**** GIVEN RECORDS
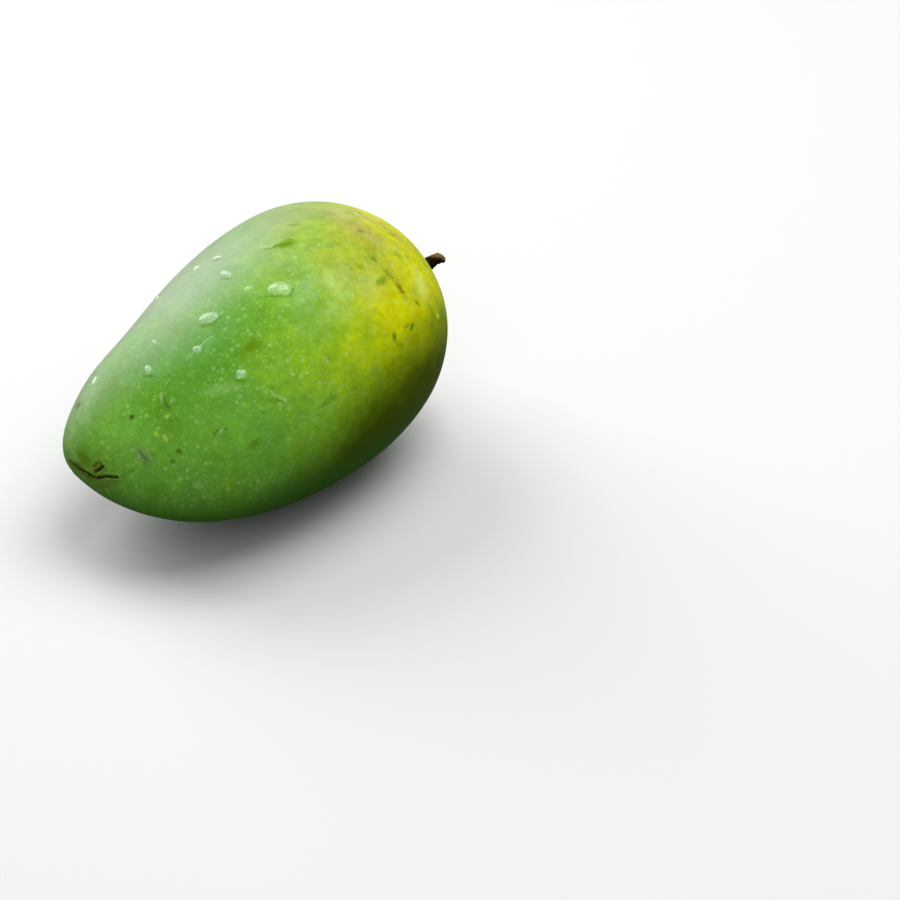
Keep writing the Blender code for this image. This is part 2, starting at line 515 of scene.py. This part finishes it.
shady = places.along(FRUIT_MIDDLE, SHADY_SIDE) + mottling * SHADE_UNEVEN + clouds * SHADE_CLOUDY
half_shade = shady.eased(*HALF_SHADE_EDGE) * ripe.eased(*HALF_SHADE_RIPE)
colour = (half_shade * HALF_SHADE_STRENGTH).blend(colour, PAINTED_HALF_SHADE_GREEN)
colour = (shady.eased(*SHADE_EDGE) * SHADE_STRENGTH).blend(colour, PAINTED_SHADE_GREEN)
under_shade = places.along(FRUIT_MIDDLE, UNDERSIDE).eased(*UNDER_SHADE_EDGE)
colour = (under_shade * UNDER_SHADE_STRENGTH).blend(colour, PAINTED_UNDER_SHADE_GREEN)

# Scars, rubs and specks that the picture shows, each from one point to another with its width
# Some marks are painted light: shadows under the drops and a highlight along a water streak
BLOTCH_GREEN = (0.170, 0.310, 0.003, 1)
MOSS_AND_DROP_SHADOW = (0.080, 0.200, 0.004, 1)
BROWN = (0.260, 0.200, 0.020, 1)
UMBER = (0.150, 0.130, 0.010, 1)
CORK = (0.160, 0.120, 0.035, 1)
SPECK = (0.030, 0.050, 0.006, 1)
SCUFF = (0.170, 0.280, 0.090, 1)
BRIGHT = (0.450, 0.720, 0.060, 1)
CREASE_COLOUR = (0.012, 0.020, 0.003, 1)
BLOTCH = (((281, 245), (290, 243), 0.0032), ((287.5, 240), (292, 240), 0.0012))
MARKS = (                          # colour, strength, and from, to and width of each mark
    # Painted shadows under the lower edges of the drops and of a water streak
    (MOSS_AND_DROP_SHADOW, 0.65, (
        ((263, 249.5), (272, 248), 0.0007),
        ((271, 249), (277, 245.5), 0.0009),
        ((276, 245.5), (283, 246), 0.0011),
        ((212, 261.5), (222, 258), 0.0008),
        ((270, 296.5), (290, 296), 0.0012),
        ((290, 295), (293, 289), 0.0010),
        ((202, 326), (212, 324.5), 0.0012),
        ((212, 324), (220, 317), 0.0013),
        ((221, 279.5), (231, 278.5), 0.0008),
        ((236.5, 380), (245, 380.5), 0.0010),
        ((145, 376), (152, 376), 0.0010),
    )),
    (MOSS_AND_DROP_SHADOW, 0.9, (
        ((411, 329), (413, 325), 0.0013),
        ((394, 335), (394.5, 338), 0.0016),
    )),
    (MOSS_AND_DROP_SHADOW, 0.45, (
        ((324, 405), (330, 399), 0.0016),
        ((330, 400), (335, 396), 0.0012),
        ((276, 398), (282, 402), 0.0012),
        ((271, 387), (272, 388), 0.0012),
        ((262, 412), (264, 413), 0.0010),
        ((250, 448), (258, 441), 0.0020),
        ((268, 400), (278, 401), 0.0014),
        ((120, 477), (128, 473), 0.0009),
        ((128, 473), (137, 467), 0.0009),
    )),
    (OLIVE, 0.9, (
        ((283, 244.5), (289, 243.5), 0.0014),
        ((250, 347), (257, 343.5), 0.0026),
        ((254, 341), (256, 346), 0.0022),
        ((245, 350), (251, 347.5), 0.0012),
        ((257, 346), (261.5, 350.5), 0.0009),
        ((79, 454), (88, 461), 0.0036),
    )),
    (OLIVE, 0.7, (
        ((290, 225), (298, 224.5), 0.0012),
        ((359.5, 231), (362, 231), 0.0018),
        ((391, 234), (394, 235.5), 0.0014),
        ((373.5, 259), (375, 260), 0.0018),
        ((386, 272), (390, 276), 0.0022),
        ((379, 283), (385, 279), 0.0024),
        ((415, 301), (418.5, 304), 0.0014),
    )),
    (OLIVE, 0.45, (
        ((243, 357), (247, 349), 0.0024),
        ((358, 265), (361, 267), 0.0020),
        ((397, 254), (400, 257), 0.0026),
        ((398, 343), (402, 346), 0.0022),
    )),
    (BROWN, 0.3, (
        ((370, 245), (376, 248), 0.0034),
        ((392, 275), (404, 296), 0.0034),
    )),
    (UMBER, 0.8, (
        ((398, 285), (400.5, 289), 0.0015),
        ((401, 291.5), (403, 292), 0.0012),
        ((76, 463), (81, 466), 0.0016),
    )),
    (UMBER, 0.45, (
        ((405, 327), (409, 325), 0.0014),
        ((99, 486), (112, 484), 0.0024),
        ((80, 471), (92, 480), 0.0022),
    )),
    (SPECK, 0.85, (
        ((131.2, 417), (131.8, 417.6), 0.0014),
        ((178.6, 451.6), (179.4, 452), 0.0015),
        ((140, 452), (143, 455.5), 0.0009),
        ((143, 456.5), (147, 460), 0.0011),
    )),
    (SPECK, 0.55, (
        ((144.6, 463), (145.2, 464), 0.0010),
        ((172, 461), (174, 463), 0.0012),
        ((215.2, 433.8), (217.6, 430.6), 0.0010),
        ((224.8, 429.4), (226.6, 428.4), 0.0009),
        ((163, 396), (164.5, 401), 0.0010),
        ((166, 404), (168, 408), 0.0014),
    )),
    (CORK, 0.8, (((77.6, 405), (78.8, 405.5), 0.0018),)),
    (SCUFF, 0.5, (((138, 450), (149, 462), 0.0044),)),
    (PALE_GREEN, 0.5, (
        ((218, 433), (223.5, 429), 0.0008),
        ((161, 394), (162, 399), 0.0012),
        ((197, 485), (198, 485.5), 0.0020),
        ((271, 391), (275, 396), 0.0010),
        ((274, 394), (281, 398), 0.0008),
        ((280, 395.5), (286.5, 402), 0.0008),
        # Painted highlight along a water streak
        ((258, 247.5), (270, 246.5), 0.0008),
        ((270, 246), (280, 242), 0.0008),
    )),
    (PALE_GREEN, 0.28, (
        ((210, 391), (231, 388), 0.0034),
        ((306.5, 418), (328, 406), 0.0008),
        ((328, 406), (345, 396.5), 0.0007),
        ((345, 396.5), (360.5, 388.5), 0.0006),
    )),
    (BRIGHT, 0.75, (
        ((155.8, 433.4), (156.2, 434), 0.0014),
        ((164, 437), (165.4, 439), 0.0014),
        ((167, 416.2), (167.6, 416.8), 0.0012),
    )),
    (PALE_YELLOW, 0.9, (((437.3, 315.5), (438, 316.5), 0.0014),)),
    (CREASE_COLOUR, 0.85, (
        ((96, 463.5), (97, 464), 0.0010),
        ((94, 466), (96, 467), 0.0010),
        ((99, 462), (101, 463), 0.0011),
        ((101, 465.5), (102.5, 466.5), 0.0012),
    )),
)
BREAK_SCALE = 1500
BREAK_EDGE = (0.30, 0.55)
BREAK_DEPTH = 0.6                  # how much a mark fades where it is broken
BLOTCH_FADE = (0.05, 0.8)          # from no colour to full, in shares of the way in from the edge
MARK_FADE = (0.12, 0.76)

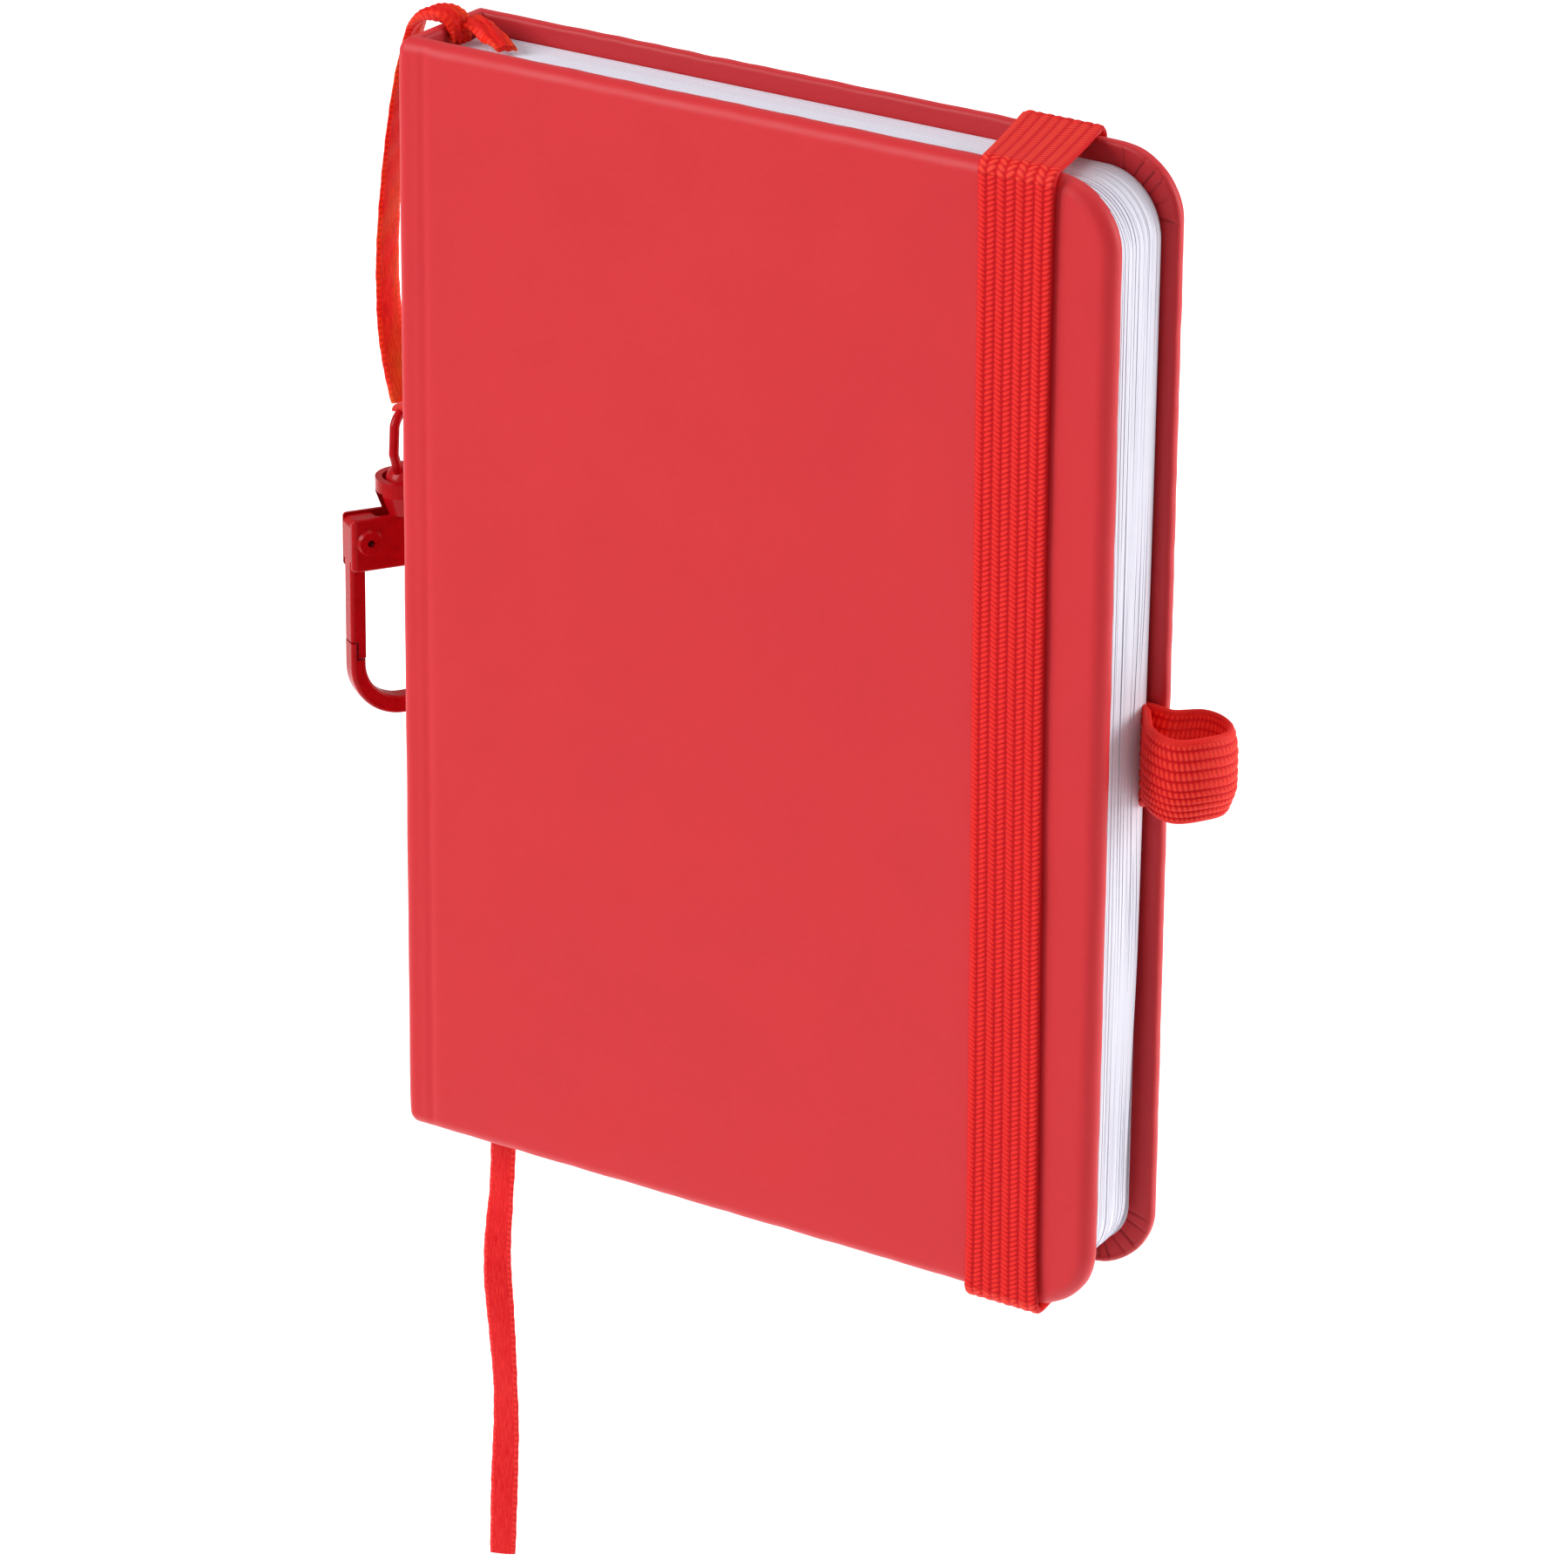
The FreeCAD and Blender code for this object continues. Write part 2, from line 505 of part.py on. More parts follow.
# pocket in the heel for the spring
gate = gate.cut(Part.makeBox(0.9, 4, 2.4, V(3.7, -2, 74.1)))
save("gate", place_hook(gate.removeSplitter()))
# spring: a small coil between the fork's web and the heel
spring = cyl(1.0, 2.6, V(2.0, 0, 75.2), V(1, 0, 0)).cut(cyl(0.6, 4, V(1.5, 0, 75.2), V(1, 0, 0)))
save("gate_spring", place_hook(spring))
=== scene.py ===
import math

import bpy
import numpy as np
from mathutils import Matrix, Vector


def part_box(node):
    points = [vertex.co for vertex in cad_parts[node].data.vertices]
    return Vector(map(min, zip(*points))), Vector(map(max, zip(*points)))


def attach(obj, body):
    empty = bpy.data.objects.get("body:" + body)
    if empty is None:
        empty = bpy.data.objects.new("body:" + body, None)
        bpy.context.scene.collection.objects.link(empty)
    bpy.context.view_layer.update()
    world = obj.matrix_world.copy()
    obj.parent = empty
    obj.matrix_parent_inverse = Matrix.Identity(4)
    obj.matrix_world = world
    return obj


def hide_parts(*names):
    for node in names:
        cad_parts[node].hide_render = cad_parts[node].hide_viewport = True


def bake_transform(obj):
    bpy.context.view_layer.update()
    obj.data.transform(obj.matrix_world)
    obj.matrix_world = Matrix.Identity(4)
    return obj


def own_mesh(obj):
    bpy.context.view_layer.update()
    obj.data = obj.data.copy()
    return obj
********
■ **STATED PROBLEM**: Starting with the line that contains "# spring: a", repeat each line through the last one exactly as it appears. Include both ends and nothing more.

■ **ANSWER FOR THIS EXERCISE**:
# spring: a small coil between the fork's web and the heel
spring = cyl(1.0, 2.6, V(2.0, 0, 75.2), V(1, 0, 0)).cut(cyl(0.6, 4, V(1.5, 0, 75.2), V(1, 0, 0)))
save("gate_spring", place_hook(spring))
=== scene.py ===
import math

import bpy
import numpy as np
from mathutils import Matrix, Vector


def part_box(node):
    points = [vertex.co for vertex in cad_parts[node].data.vertices]
    return Vector(map(min, zip(*points))), Vector(map(max, zip(*points)))


def attach(obj, body):
    empty = bpy.data.objects.get("body:" + body)
    if empty is None:
        empty = bpy.data.objects.new("body:" + body, None)
        bpy.context.scene.collection.objects.link(empty)
    bpy.context.view_layer.update()
    world = obj.matrix_world.copy()
    obj.parent = empty
    obj.matrix_parent_inverse = Matrix.Identity(4)
    obj.matrix_world = world
    return obj


def hide_parts(*names):
    for node in names:
        cad_parts[node].hide_render = cad_parts[node].hide_viewport = True


def bake_transform(obj):
    bpy.context.view_layer.update()
    obj.data.transform(obj.matrix_world)
    obj.matrix_world = Matrix.Identity(4)
    return obj


def own_mesh(obj):
    bpy.context.view_layer.update()
    obj.data = obj.data.copy()
    return obj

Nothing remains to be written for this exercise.